DATASET CONTENT>
+---+

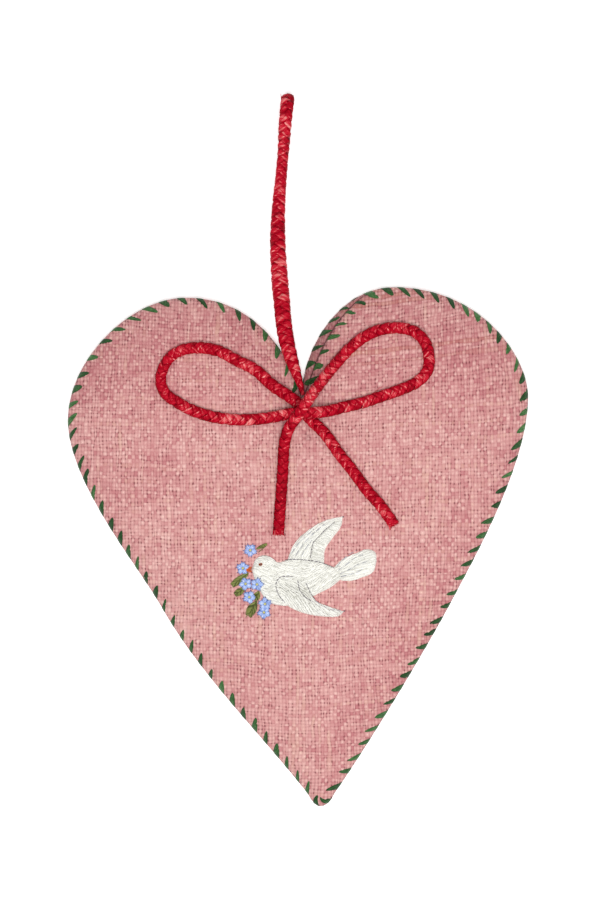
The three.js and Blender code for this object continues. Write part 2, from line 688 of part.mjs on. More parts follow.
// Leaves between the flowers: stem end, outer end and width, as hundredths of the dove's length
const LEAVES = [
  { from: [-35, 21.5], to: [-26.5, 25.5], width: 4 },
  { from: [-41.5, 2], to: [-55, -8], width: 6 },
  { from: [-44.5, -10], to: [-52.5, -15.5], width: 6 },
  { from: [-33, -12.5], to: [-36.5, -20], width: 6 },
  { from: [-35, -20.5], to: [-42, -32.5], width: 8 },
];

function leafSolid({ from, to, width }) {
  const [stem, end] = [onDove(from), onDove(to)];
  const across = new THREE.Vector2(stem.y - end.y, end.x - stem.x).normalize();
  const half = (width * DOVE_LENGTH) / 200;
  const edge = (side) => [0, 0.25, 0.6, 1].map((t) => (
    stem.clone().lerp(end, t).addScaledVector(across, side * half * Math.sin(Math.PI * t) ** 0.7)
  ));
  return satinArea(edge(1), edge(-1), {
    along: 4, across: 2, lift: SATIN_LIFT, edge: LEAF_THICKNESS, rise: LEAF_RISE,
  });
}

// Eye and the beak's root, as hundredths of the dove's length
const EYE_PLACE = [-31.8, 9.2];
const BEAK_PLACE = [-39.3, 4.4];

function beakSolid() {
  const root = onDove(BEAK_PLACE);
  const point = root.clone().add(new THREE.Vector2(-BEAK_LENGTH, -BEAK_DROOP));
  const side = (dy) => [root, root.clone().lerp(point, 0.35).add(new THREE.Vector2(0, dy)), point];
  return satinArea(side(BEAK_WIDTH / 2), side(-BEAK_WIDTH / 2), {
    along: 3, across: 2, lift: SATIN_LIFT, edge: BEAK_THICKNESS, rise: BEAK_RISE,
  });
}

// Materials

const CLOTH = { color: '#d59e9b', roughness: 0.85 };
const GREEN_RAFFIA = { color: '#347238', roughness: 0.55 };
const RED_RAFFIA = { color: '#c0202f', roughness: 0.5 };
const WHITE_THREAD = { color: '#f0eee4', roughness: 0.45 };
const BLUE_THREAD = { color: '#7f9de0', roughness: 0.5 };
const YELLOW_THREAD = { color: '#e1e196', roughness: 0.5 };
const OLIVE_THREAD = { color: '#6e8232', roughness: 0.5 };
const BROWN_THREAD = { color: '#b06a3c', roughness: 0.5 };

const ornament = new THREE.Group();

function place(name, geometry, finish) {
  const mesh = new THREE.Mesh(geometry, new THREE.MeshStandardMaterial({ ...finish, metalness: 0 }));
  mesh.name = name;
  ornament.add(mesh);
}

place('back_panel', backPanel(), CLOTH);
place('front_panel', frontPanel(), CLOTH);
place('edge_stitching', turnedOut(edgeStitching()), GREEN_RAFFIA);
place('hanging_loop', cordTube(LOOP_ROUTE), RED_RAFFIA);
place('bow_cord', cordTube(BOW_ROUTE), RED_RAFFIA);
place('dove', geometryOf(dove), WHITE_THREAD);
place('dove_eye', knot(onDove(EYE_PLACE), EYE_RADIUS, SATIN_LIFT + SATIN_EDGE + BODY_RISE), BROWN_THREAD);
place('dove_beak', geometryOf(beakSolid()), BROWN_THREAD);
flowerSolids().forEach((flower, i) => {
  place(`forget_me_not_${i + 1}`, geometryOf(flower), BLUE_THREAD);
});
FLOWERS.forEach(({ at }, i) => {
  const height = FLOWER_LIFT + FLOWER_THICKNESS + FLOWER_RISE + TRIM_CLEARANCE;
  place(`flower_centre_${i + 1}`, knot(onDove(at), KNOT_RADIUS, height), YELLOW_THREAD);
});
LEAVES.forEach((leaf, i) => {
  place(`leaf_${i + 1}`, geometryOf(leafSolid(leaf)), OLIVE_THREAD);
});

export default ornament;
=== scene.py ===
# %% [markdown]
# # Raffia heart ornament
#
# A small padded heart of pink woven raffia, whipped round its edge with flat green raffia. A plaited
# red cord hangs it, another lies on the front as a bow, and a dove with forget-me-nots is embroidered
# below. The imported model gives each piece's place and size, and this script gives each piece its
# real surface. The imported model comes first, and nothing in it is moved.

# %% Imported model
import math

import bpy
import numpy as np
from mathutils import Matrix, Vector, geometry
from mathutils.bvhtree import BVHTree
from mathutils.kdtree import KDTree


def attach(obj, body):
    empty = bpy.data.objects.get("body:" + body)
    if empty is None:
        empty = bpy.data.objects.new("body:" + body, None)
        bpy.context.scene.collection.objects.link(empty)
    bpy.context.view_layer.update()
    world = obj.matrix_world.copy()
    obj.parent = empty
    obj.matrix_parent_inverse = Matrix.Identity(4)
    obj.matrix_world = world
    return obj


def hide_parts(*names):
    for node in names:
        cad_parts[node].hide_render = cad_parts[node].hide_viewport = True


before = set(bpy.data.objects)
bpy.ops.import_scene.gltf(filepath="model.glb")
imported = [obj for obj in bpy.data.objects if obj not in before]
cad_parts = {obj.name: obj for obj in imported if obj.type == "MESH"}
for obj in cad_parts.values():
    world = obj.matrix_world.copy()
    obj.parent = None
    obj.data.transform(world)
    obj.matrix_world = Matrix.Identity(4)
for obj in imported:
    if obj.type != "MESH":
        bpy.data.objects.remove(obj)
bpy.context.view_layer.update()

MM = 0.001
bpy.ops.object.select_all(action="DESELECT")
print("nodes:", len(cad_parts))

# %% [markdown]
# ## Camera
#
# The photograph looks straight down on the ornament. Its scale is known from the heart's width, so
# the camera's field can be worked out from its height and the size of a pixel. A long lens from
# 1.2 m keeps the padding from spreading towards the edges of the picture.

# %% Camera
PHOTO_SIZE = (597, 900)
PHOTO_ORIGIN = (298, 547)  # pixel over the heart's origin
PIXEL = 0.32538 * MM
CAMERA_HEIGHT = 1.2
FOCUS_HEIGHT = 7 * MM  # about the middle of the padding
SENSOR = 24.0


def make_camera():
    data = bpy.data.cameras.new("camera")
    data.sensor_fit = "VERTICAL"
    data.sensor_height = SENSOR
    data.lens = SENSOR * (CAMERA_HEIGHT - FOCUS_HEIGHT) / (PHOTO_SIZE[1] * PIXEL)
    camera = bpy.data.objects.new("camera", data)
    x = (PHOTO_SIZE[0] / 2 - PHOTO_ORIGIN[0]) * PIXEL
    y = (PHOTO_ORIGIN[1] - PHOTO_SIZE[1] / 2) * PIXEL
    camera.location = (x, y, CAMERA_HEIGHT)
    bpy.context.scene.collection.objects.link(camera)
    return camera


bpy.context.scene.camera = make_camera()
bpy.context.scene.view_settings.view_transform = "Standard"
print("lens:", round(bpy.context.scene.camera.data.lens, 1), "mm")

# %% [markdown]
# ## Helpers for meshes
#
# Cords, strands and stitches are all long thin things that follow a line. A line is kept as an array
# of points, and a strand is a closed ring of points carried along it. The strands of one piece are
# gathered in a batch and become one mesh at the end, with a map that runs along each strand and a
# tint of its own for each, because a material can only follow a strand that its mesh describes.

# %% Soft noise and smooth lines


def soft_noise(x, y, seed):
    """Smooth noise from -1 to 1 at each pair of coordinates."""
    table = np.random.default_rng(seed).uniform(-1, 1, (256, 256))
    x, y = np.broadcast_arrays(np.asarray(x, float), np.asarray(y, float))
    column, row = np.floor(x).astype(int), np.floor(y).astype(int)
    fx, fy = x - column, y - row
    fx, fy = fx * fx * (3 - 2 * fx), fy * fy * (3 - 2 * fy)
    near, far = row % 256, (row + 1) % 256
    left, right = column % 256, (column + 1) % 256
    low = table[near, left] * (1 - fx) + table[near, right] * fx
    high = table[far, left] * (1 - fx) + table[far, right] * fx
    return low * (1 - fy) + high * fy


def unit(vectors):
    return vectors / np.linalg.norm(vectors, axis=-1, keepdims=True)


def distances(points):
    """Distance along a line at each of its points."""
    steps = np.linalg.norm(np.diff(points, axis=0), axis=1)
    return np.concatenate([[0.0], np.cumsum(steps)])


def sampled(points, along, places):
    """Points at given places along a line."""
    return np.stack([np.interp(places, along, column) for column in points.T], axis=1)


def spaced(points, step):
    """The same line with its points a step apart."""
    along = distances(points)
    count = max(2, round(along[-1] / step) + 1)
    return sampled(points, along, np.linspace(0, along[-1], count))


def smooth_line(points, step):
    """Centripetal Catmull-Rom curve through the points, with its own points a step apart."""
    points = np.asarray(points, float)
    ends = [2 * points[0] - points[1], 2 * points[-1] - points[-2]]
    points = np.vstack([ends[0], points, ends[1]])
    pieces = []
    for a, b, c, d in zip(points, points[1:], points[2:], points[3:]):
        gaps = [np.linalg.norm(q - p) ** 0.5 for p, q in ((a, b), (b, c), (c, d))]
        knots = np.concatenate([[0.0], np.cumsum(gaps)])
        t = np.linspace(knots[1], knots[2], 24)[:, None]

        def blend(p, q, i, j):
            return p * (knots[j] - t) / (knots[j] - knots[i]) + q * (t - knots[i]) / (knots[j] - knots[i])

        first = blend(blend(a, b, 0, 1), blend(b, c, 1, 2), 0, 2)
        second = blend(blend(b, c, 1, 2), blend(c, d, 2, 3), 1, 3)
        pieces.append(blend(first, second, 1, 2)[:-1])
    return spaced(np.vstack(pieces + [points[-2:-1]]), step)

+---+

PROBLEM STATEMENT>
Taking the lines above, repeat exactly those from the line that contains "const ornament = new THREE.Group();" through the line that contains "cad_parts[node].hide_render = cad_parts[node].hide_viewport", and both of those lines as well. Include nothing else.

WRITTEN ANSWER>
const ornament = new THREE.Group();

function place(name, geometry, finish) {
  const mesh = new THREE.Mesh(geometry, new THREE.MeshStandardMaterial({ ...finish, metalness: 0 }));
  mesh.name = name;
  ornament.add(mesh);
}

place('back_panel', backPanel(), CLOTH);
place('front_panel', frontPanel(), CLOTH);
place('edge_stitching', turnedOut(edgeStitching()), GREEN_RAFFIA);
place('hanging_loop', cordTube(LOOP_ROUTE), RED_RAFFIA);
place('bow_cord', cordTube(BOW_ROUTE), RED_RAFFIA);
place('dove', geometryOf(dove), WHITE_THREAD);
place('dove_eye', knot(onDove(EYE_PLACE), EYE_RADIUS, SATIN_LIFT + SATIN_EDGE + BODY_RISE), BROWN_THREAD);
place('dove_beak', geometryOf(beakSolid()), BROWN_THREAD);
flowerSolids().forEach((flower, i) => {
  place(`forget_me_not_${i + 1}`, geometryOf(flower), BLUE_THREAD);
});
FLOWERS.forEach(({ at }, i) => {
  const height = FLOWER_LIFT + FLOWER_THICKNESS + FLOWER_RISE + TRIM_CLEARANCE;
  place(`flower_centre_${i + 1}`, knot(onDove(at), KNOT_RADIUS, height), YELLOW_THREAD);
});
LEAVES.forEach((leaf, i) => {
  place(`leaf_${i + 1}`, geometryOf(leafSolid(leaf)), OLIVE_THREAD);
});

export default ornament;
=== scene.py ===
# %% [markdown]
# # Raffia heart ornament
#
# A small padded heart of pink woven raffia, whipped round its edge with flat green raffia. A plaited
# red cord hangs it, another lies on the front as a bow, and a dove with forget-me-nots is embroidered
# below. The imported model gives each piece's place and size, and this script gives each piece its
# real surface. The imported model comes first, and nothing in it is moved.

# %% Imported model
import math

import bpy
import numpy as np
from mathutils import Matrix, Vector, geometry
from mathutils.bvhtree import BVHTree
from mathutils.kdtree import KDTree


def attach(obj, body):
    empty = bpy.data.objects.get("body:" + body)
    if empty is None:
        empty = bpy.data.objects.new("body:" + body, None)
        bpy.context.scene.collection.objects.link(empty)
    bpy.context.view_layer.update()
    world = obj.matrix_world.copy()
    obj.parent = empty
    obj.matrix_parent_inverse = Matrix.Identity(4)
    obj.matrix_world = world
    return obj


def hide_parts(*names):
    for node in names:
        cad_parts[node].hide_render = cad_parts[node].hide_viewport = True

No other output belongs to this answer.